Under the U.S. Supreme Court decision in Williamson County Regional Planning Commission v. Hamilton Bank of Johnson City, 473 U.S. 172 (1985), a “final decision” exists when (a) a decision has been made about how a plaintiffs own land may be used; and (2) the local land-use board has exercised its judgment regarding a particular use of a specific parcel of land, eliminating the possibility that it may soften the strictures of the general regulations it administers. This rule means that a plaintiff must “meaningfully request and be denied a variance from the challenged regulation before bringing a regulatory takings claim.”
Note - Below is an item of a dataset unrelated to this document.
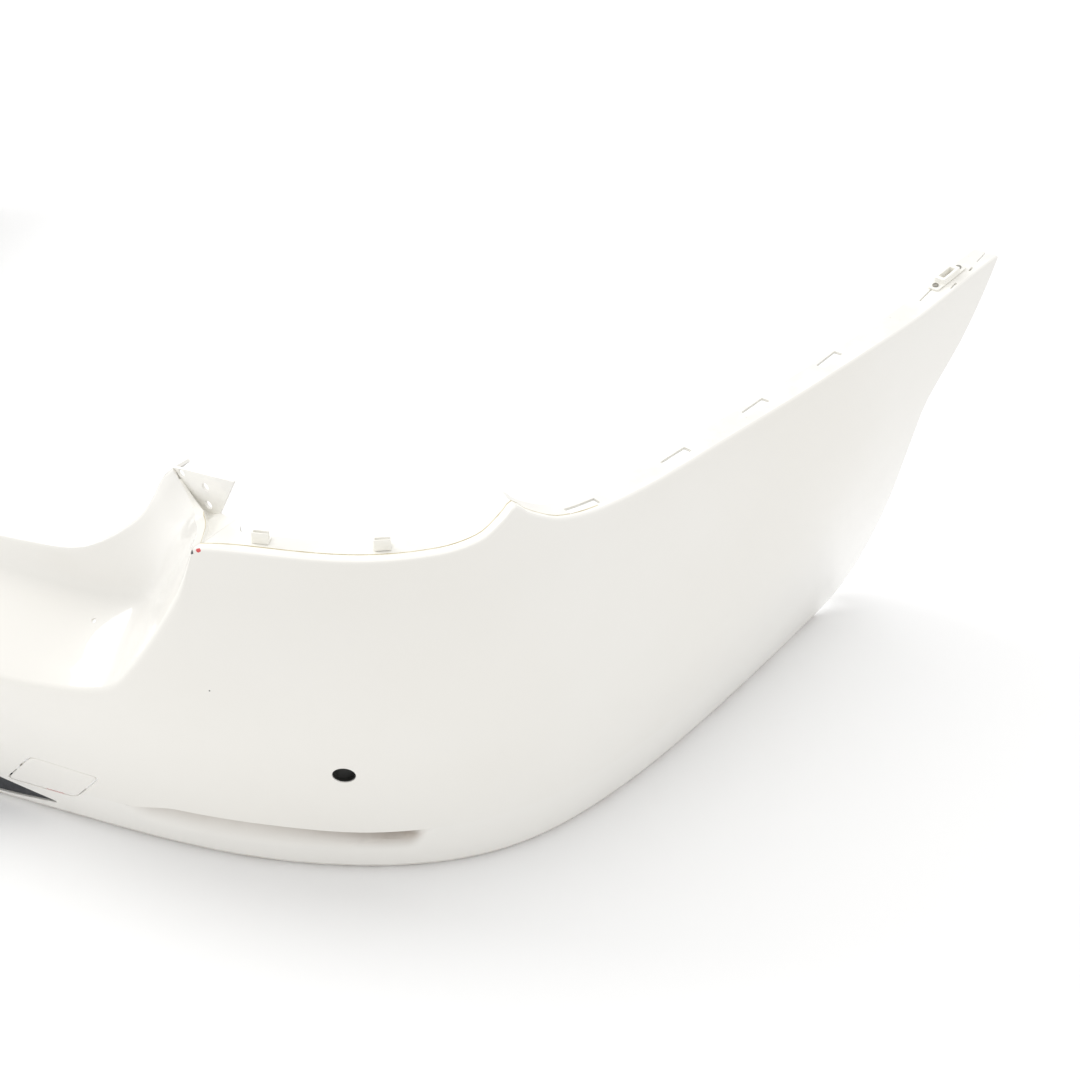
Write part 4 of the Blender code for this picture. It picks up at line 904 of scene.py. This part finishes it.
def lamp_clip_places():
    turn = TURN_X @ Matrix.Rotation(math.radians(90), 4, "Y")
    return [top_flange_frame(span, LAMP_CLIP_LIFT) @ turn for span in LAMP_CLIP_SPANS]


# ---------------------------------------------------------------- fine skin
def fine_stations(near, far):
    """The CAD stations with more between them, closer together at the rear than along the side."""
    stations = [SKIN_STATIONS[0]]
    for a, b in zip(SKIN_STATIONS, SKIN_STATIONS[1:]):
        count = math.ceil((b - a) / (near if b <= FAN_START else far))
        stations += [a + (b - a) * i / count for i in range(1, count + 1)]
    return stations


def build_skin():
    """Moulded skin on the fine grid, thickened inwards, with its holes cut."""
    bm = bmesh.new()
    for sign in (1, -1):
        for quad, zone in half_skin(fine_stations(REAR_SPACING, SIDE_SPACING)):
            points = quad if sign > 0 else quad[::-1]
            corners = [bm.verts.new((sign * p[0], p[1] + SHIFT_Y, p[2])) for p in points]
            bm.faces.new(corners).material_index = zone
    bmesh.ops.remove_doubles(bm, verts=bm.verts, dist=MERGE)
    bmesh.ops.dissolve_degenerate(bm, edges=bm.edges, dist=MERGE)
    looks = [white_paint(), bare_flange(), grime_and_shade(), scoop_paint(), inside_plastic()]
    skin = add_piece("skin", bm, looks)
    shell = skin.modifiers.new("shell", "SOLIDIFY")
    shell.thickness = SHELL
    shell.offset = -1.0
    shell.use_even_offset = True
    shell.material_offset = INSIDE_ZONE
    apply_modifiers(skin)
    solids = bmesh.new()
    mirrored(solids, add_post_plate)
    mirrored(solids, add_studs)
    join_or_cut(skin, solids, "UNION", BARE_ZONE)
    cuts = bmesh.new()
    cut_centre(cuts)
    for cutter in (cut_side_slots, cut_plate_holes, cut_fastener_holes):
        mirrored(cuts, cutter)
    join_or_cut(skin, cuts, "DIFFERENCE", BARE_ZONE)
    finish_piece(skin, "bumper", ["bumper_skin"])


def cut_centre(bm):
    """Sensor holes, tow-eye opening and insert opening, which aren't mirror pairs."""
    for s in SENSOR_S.values():
        add_prism(bm, circle(SENSOR_R, SENSOR_SIDES), -CUT_REACH, CUT_REACH, frame_at(s, SENSOR_Z))
    outwards = (-1, 1, 1, -1)
    opening = [(s + way * TOW_SIDE_GAP, z) for (s, z), way in zip(TOW_CORNERS, outwards)]
    outline = rounded(grow(opening, TOW_SHUT_GAP), TOW_CORNER_R, 8)
    add_face_slab(bm, outline, -CUT_REACH, CUT_REACH)
    add_face_band(bm, insert_foot, insert_top, insert_stations(INSERT_END), (-CUT_REACH, CUT_REACH))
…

Conclusion and Implications

The Court concluded that the plaintiffs failed to satisfy the finality requirement by (1) failing to request an exemption from the Lifetime Lease Requirement during the ECP approval process, (2) failing to raise any objections to the conditional approval of the tentative conversion map prior to or at the public hearing, and (3) failing to appeal the approval of the tentative conversion map, pursuant to applicable procedures set forth in the San Francisco Subdivision Code. By the time the plaintiffs requested an exemption, they had expressly waived their right to do so and could not maintain that the City’s approval of the tentative map with conditions was equivalent to a final decision that no exemption would be granted.

The dissent disagreed, concluding the plaintiffs’ claim was ripe based on their belated attempts to request an exemption satisfied the finality requirement, as evidenced by the City’s clear and final rejection of the requests made by the plaintiffs in June 2017. The dissent opined that the decision establishes an administrative exhaustion requirement for a federal takings claim, which is not allowed by the law.

The City largely suspended the ECP pending the outcome of the lawsuit, while certain conversions for two-unit buildings, buildings without tenants, and eligible TIC buildings, may proceed with conversion applications.